**Aim of the task**:
Please give back word for word the lines below, from the first one through the one with "inputs, operation=operation, use_clamp=clamp)".

**Supplied information**:

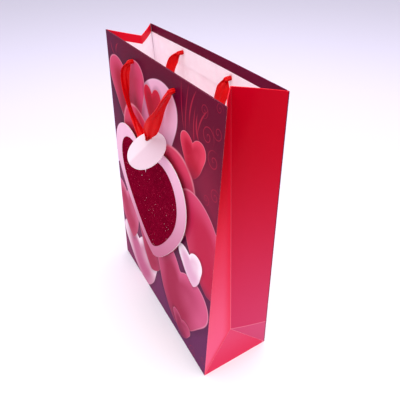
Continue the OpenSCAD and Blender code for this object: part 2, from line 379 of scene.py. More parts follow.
def rgb(r, g, b):
    """A screen colour (sRGB, 0 to 255) as the linear colour that shaders take."""
    return tuple((c / 255 / 12.92 if c < 11 else ((c / 255 + 0.055) / 1.055) ** 2.4) for c in (r, g, b)) + (1,)


class Nodes:
    """Short calls for the nodes of one tree. A value given to a socket is a number, a colour or another socket."""

    def __init__(self, tree):
        self.tree = tree

    def feed(self, socket, value):
        if isinstance(value, bpy.types.NodeSocket):
            self.tree.links.new(value, socket)
        elif value is not None:
            socket.default_value = value

    def add(self, kind, inputs=(), output=0, **settings):
        node = self.tree.nodes.new("ShaderNode" + kind)
        for key, value in settings.items():
            setattr(node, key, value)
        for key, value in dict(inputs).items():
            self.feed(node.inputs[key], value)
        return node.outputs[output]

    def math(self, operation, a, b=None, c=None, clamp=False):
        inputs = {i: v for i, v in enumerate((a, b, c)) if v is not None}
        return self.add("Math", inputs, operation=operation, use_clamp=clamp)

    def vector(self, operation, a, b=None, output=0):
        inputs = {0: a} if b is None else {0: a, 1: b}
        return self.add("VectorMath", inputs, output, operation=operation)

    def ramp(self, x, lo, hi, out_lo=0.0, out_hi=1.0):
        """x from lo to hi becomes out_lo to out_hi, smoothly, and stays there beyond."""
        inputs = {"Value": x, "From Min": lo, "From Max": hi, "To Min": out_lo, "To Max": out_hi}
        return self.add("MapRange", inputs, interpolation_type="SMOOTHSTEP")

    def mix(self, share, a, b, blend="MIX"):
        node = self.tree.nodes.new("ShaderNodeMix")
        node.data_type = "RGBA"
        node.blend_type = blend
        self.feed(node.inputs[0], share)
        self.feed(node.inputs[6], a)
        self.feed(node.inputs[7], b)
        return node.outputs[2]

    def noise(self, point, scale, detail=2.0):
        return self.add("TexNoise", {"Vector": point, "Scale": scale, "Detail": detail})

    def line(self, distance, lo, hi, strength):
        """Full strength up to lo from a line, and none beyond hi."""
        return self.ramp(distance, lo, hi, strength, 0.0)

    def attribute(self, name):
        return self.add("Attribute", attribute_name=name, output=2)

    def group(self, tree, inputs):
        node = self.tree.nodes.new("ShaderNodeGroup")
        node.node_tree = tree
        for key, value in inputs.items():
            self.feed(node.inputs[key], value)
        return node.outputs[0]

    def split(self, value, kind="XYZ"):
        """The three parts of a vector or a colour."""
        node = self.tree.nodes.new("ShaderNodeSeparate" + kind)
        self.feed(node.inputs[0], value)
        return node.outputs

    def object_point(self):
        return self.add("TexCoord", output=3)


def material(name, colour, height=None, bump=0.0, reach=0.1 * MM, normal=None, through=0.0, **settings):
    """Builds a material. colour, height and normal are functions of its Nodes, and settings are plain numbers of
    the shader.
    through is painted light: a glow of emission in the material's own colour, as a share of it, standing in for
    light that thin card would let in."""
    made = bpy.data.materials.new(name)
    made.use_nodes = True
    n = Nodes(made.node_tree)
    shader = made.node_tree.nodes["Principled BSDF"]
    base = colour(n)
    n.feed(shader.inputs["Base Color"], base)
    # painted light: the card glows with emission in its own colour
    if through:
        n.feed(shader.inputs["Emission Color"], base)
        shader.inputs["Emission Strength"].default_value = through
    if height:
        bumped = n.add("Bump", {"Height": height(n), "Strength": bump, "Distance": reach})
        n.feed(shader.inputs["Normal"], bumped)
    if normal:
        n.feed(shader.inputs["Normal"], normal(n))
    for key, value in settings.items():
        shader.inputs[key.replace("_", " ")].default_value = value
    return made


def group_tree(name, inputs, outputs):
    """A node group with the given sockets: {name: kind}, with kind Float, Vector or Color."""
    tree = bpy.data.node_groups.new(name, "ShaderNodeTree")
    for key, kind in inputs.items():
        tree.interface.new_socket(key, in_out="INPUT", socket_type="NodeSocket" + kind)
    for key, kind in outputs.items():
        tree.interface.new_socket(key, in_out="OUTPUT", socket_type="NodeSocket" + kind)
    start = tree.nodes.new("NodeGroupInput")
    end = tree.nodes.new("NodeGroupOutput")
    return tree, start.outputs, end.inputs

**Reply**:
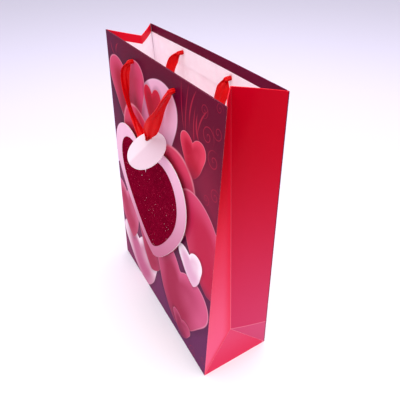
Continue the OpenSCAD and Blender code for this object: part 2, from line 379 of scene.py. More parts follow.
def rgb(r, g, b):
    """A screen colour (sRGB, 0 to 255) as the linear colour that shaders take."""
    return tuple((c / 255 / 12.92 if c < 11 else ((c / 255 + 0.055) / 1.055) ** 2.4) for c in (r, g, b)) + (1,)


class Nodes:
    """Short calls for the nodes of one tree. A value given to a socket is a number, a colour or another socket."""

    def __init__(self, tree):
        self.tree = tree

    def feed(self, socket, value):
        if isinstance(value, bpy.types.NodeSocket):
            self.tree.links.new(value, socket)
        elif value is not None:
            socket.default_value = value

    def add(self, kind, inputs=(), output=0, **settings):
        node = self.tree.nodes.new("ShaderNode" + kind)
        for key, value in settings.items():
            setattr(node, key, value)
        for key, value in dict(inputs).items():
            self.feed(node.inputs[key], value)
        return node.outputs[output]

    def math(self, operation, a, b=None, c=None, clamp=False):
        inputs = {i: v for i, v in enumerate((a, b, c)) if v is not None}
        return self.add("Math", inputs, operation=operation, use_clamp=clamp)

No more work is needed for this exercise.